Estados Unidos, una de las naciones más poderosas del planeta, sufrió ayer el peor atentado de su historia reciente, después del 11 de septiembre de 2001. Un ciudadano estadounidense, de origen afgano, mató a cincuenta personas en un club gay de Orlando, Florida. El objetivo no fue escogido al azar, ni los actos algo repentino y sin algo detrás. El asesino, además de otras cosas, era homófobo, y descargó su odio contra los homosexuales de la manera más horrible posible.
La homofobia no surge de un día para otro. La homofobia no aflora porque veas a dos hombres besándose y no te guste. La homofobia es algo que se va destilando desde la niñez, cuando te enseñan que eso está mal, que si eres chica te tienen que gustar los chicos, y que lo demás es asqueroso. Se va impregnando después, en la adolescencia, cuando reírse de alguien en clase es algo normal. Crece con el discurso de algunos líderes, religiosos o no, con el todos los gays van al infierno, la homosexualidad no es natural, que se casen pero que no lo llamen matrimonio, y otras consignas que seguro os serán familiares. Y finalmente, asociado a otros factores más, resulta en algo que nos está matando.
Porque la homofobia mata, nos está matando. El horrible suceso de ayer es más visible porque cincuenta personas, cincuenta, murieron de golpe. Pero los crímenes por odio son un constante, un goteo, algo que está ahí y que tenemos la obligación de parar como sea. No hay más que echar un vistazo a las redes sociales para ver cómo la masacre de Orlando despierta simpatías porque va dirigida hacia la comunidad LGBT.
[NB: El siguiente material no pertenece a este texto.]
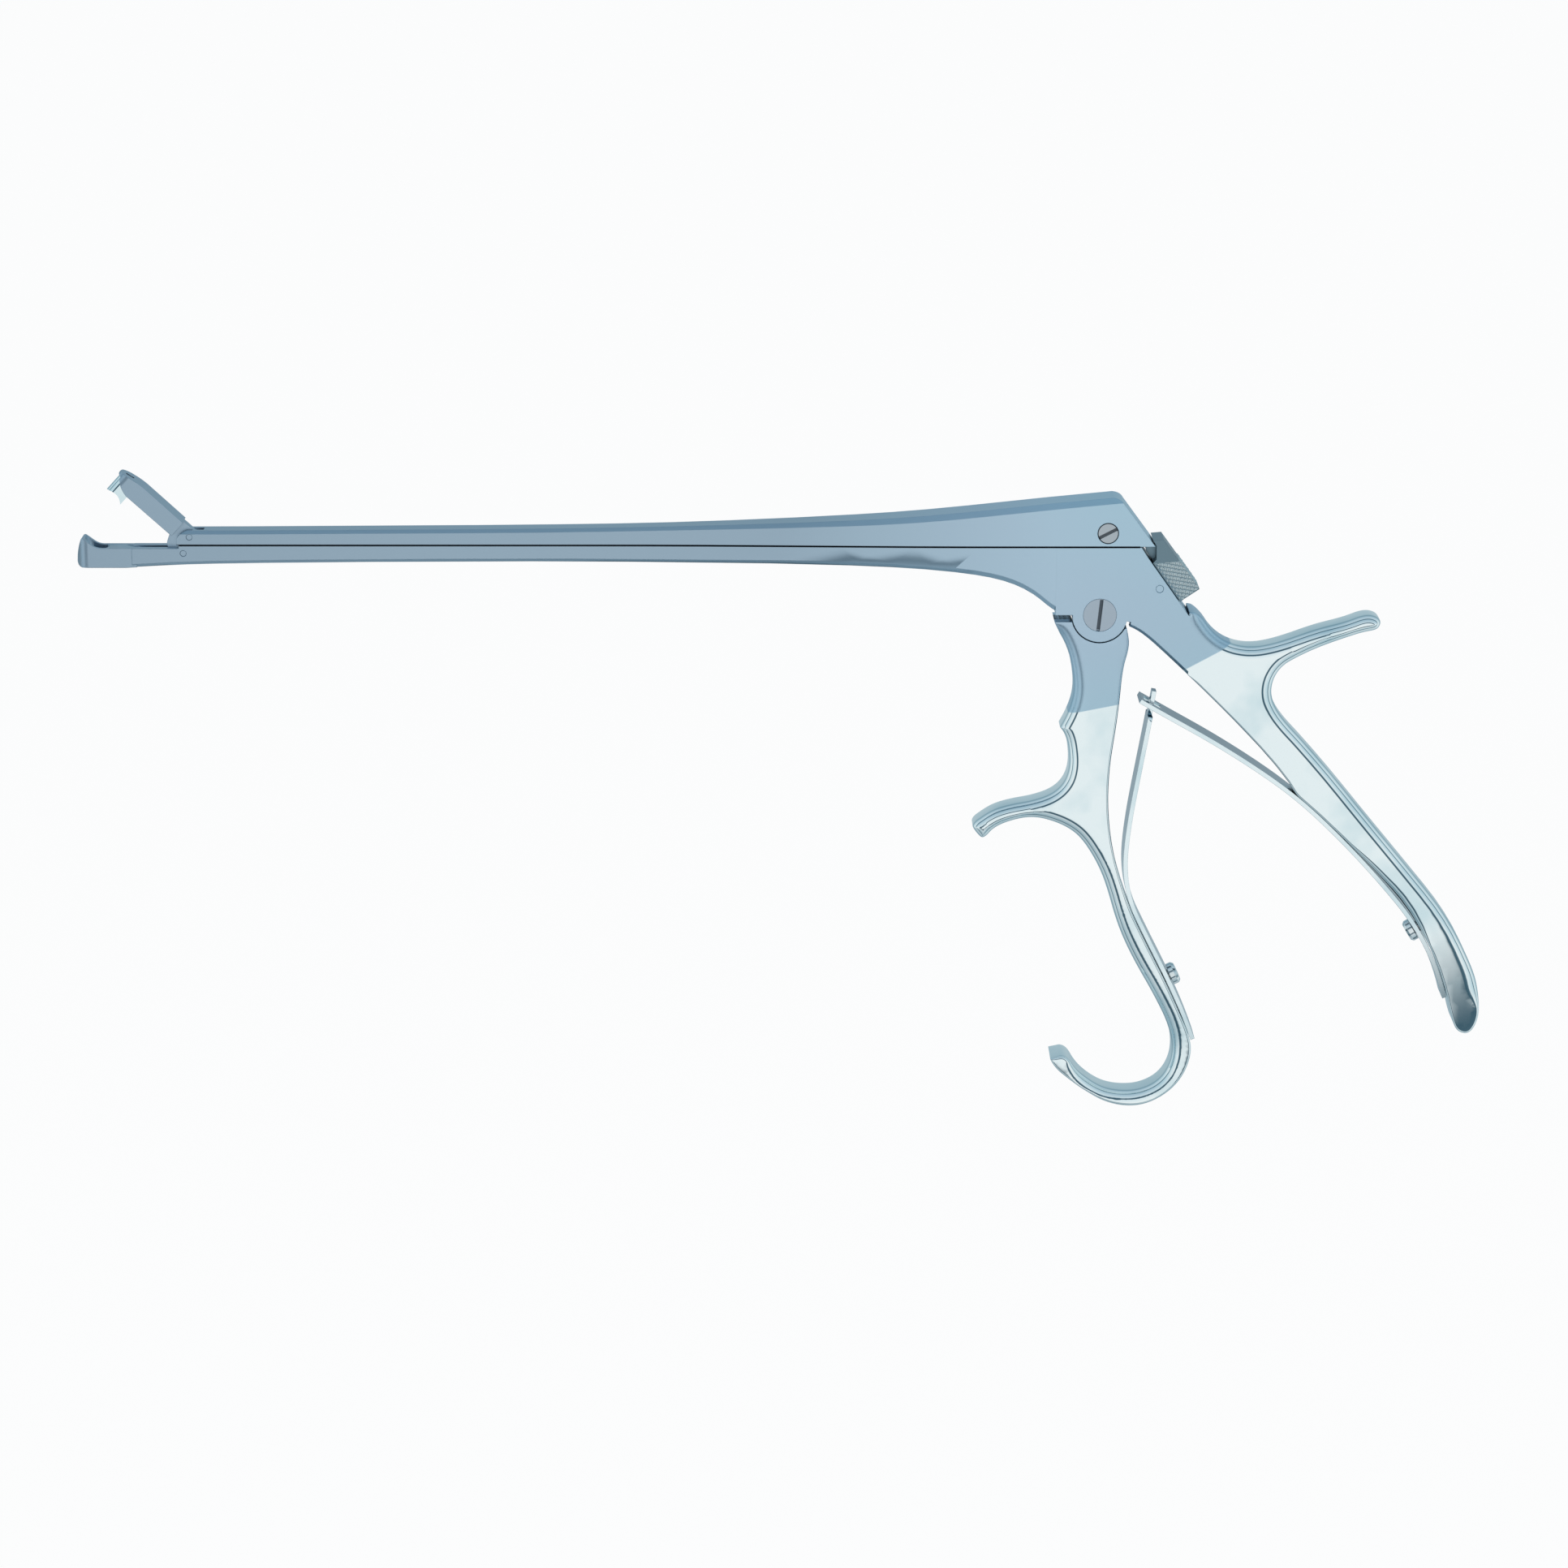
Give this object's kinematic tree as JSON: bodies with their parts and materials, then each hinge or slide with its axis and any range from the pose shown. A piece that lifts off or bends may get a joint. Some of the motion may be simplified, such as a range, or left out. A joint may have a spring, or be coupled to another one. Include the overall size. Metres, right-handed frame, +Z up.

El atentado de ayer nos ha intentado robar la sensación de seguridad, ese sentimiento que todos los miembros de la comunidad LGBT tenemos al entrar en un bar de ambiente, sabedores de que estamos entre amigos y que ahí podemos ser nosotros mismos —recuerda la primera vez que entraste en uno y sabrás de lo que hablo—. Eso no pasará, y volveremos a ellos con más ganas que nunca. Pero lo que no nos pueden arrebatar es nuestra conciencia de grupo, nuestras ganas de seguir luchando, y nuestra capacidad de recuperarnos de cada golpe recibido.
Somos una comunidad maltratada, y a la vez una comunidad que no se rinde ante nada. Cuantas más hostias recibimos, con más color salimos a la calle. Cuanto más nos desprecian, más gritamos. Y cuanto más intentan acabar con nosotros y que tengamos más miedo, con más ganas celebramos el Orgullo.